Sooshi Mango's first show, Fifty Shades of Ethnic, went live 33 times in over 10 cities, completely selling out 14 times, while the trio have also brought their comedic skills to the international stage, airing shows in Canada's Toronto, Vancouver and Montréal. Aussie Theatre said that Sooshi Mango's Off The Boat tour will "bring the house down once more". Off The Boat broke the record of selling out three comedy shows at Rod Laver Arena and the entire tour sold over 100,000 tickets and 44 shows. Sooshi Mango have also done advertisements for a number of businesses, including Red Rooster and Azzurri Concrete.

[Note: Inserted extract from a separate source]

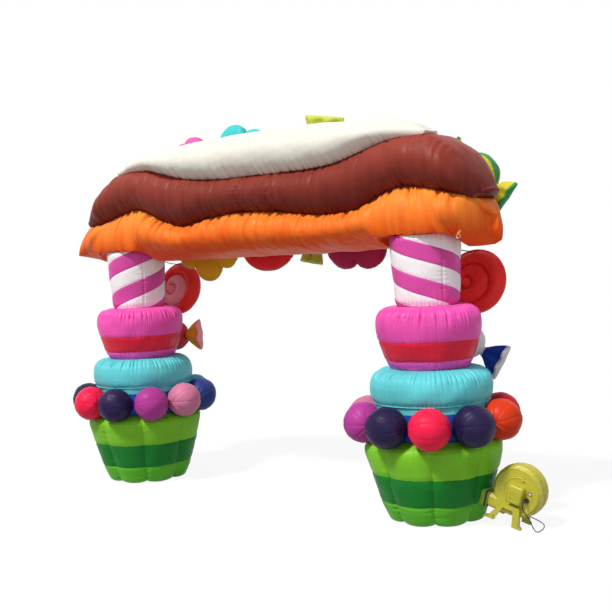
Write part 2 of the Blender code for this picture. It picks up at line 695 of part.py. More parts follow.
def d_ring(word, side, parent):
    """Steel ring whose straight bar turns in the webbing fold."""
    pivot = empty(f"d_ring_{word}_pivot", (ring_x(side), -CREASE_Y, RING_AXIS_Z), parent)
    path = [(RING_BAR_HALF * share, 0, 0) for share in (-1, -0.5, 0, 0.5, 1)]
    bow = 8
    for step in range(1, bow):
        angle = math.pi * step / bow
        path.append((RING_BAR_HALF * 1.12 * math.cos(angle), 0, -RING_BAR_HALF * 1.5 * math.sin(angle)))
    obj = swept(f"d_ring_{word}", path, RING_WIRE_RADIUS, 6, pivot, closed=True, normal=(0, 1, 0))
    finish(obj, "steel", pivot)


# Sweets

def petals(count, depth_share):
    return lambda angle: 1 - depth_share * (1 - math.sqrt(abs(math.cos(count * angle / 2))))


def facing_back(name, x, y, z, parent, turn=0.0, lean=0.0):
    """A frame whose Z looks along +Y and whose Y looks up, turned in its own plane."""
    outer = empty(name + "_lean", (x, y, z), parent, (-lean, 0, 0))
    facing = Euler((math.pi / 2, 0, math.pi)).to_matrix() @ Matrix.Rotation(turn, 3, "Z")
    return empty(name + "_place", (0, 0, 0), outer, facing.to_euler())


def on_beam(shares, stand_off):
    """A place before the beam's far face, given its shares of the half span and of the rise."""
    return shares[0] * HALF_SPAN, CREASE_Y + FACE_PUFF + GAP + stand_off, SEAT_Z + shares[1] * BEAM_RISE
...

They have also branded their own line of Pino Silvestre.

Sooshi Mango has accumulated millions of views and followers across their socials channels with over 122,000 subscribers on YouTube alone. The comedy trio have been interviewed by Sunrise and multiple times by Studio 10. Sooshi Mango's podcast trailer reached the top ten most listened tracks on Spotify within 24 hours of being released and their interview with Scott Morrison mocked various Australian "scandals", including Joe Biden forgetting Morrison's name, Franco-Australian tensions, Australian vaccine issues and the resignation of Gladys Berejiklian. Sky News thought that Morrison had "put himself at the mercy of comedians" during their podcast skit with him. Ruby Staley of Time Out branded their comedy "quick wit and relatable".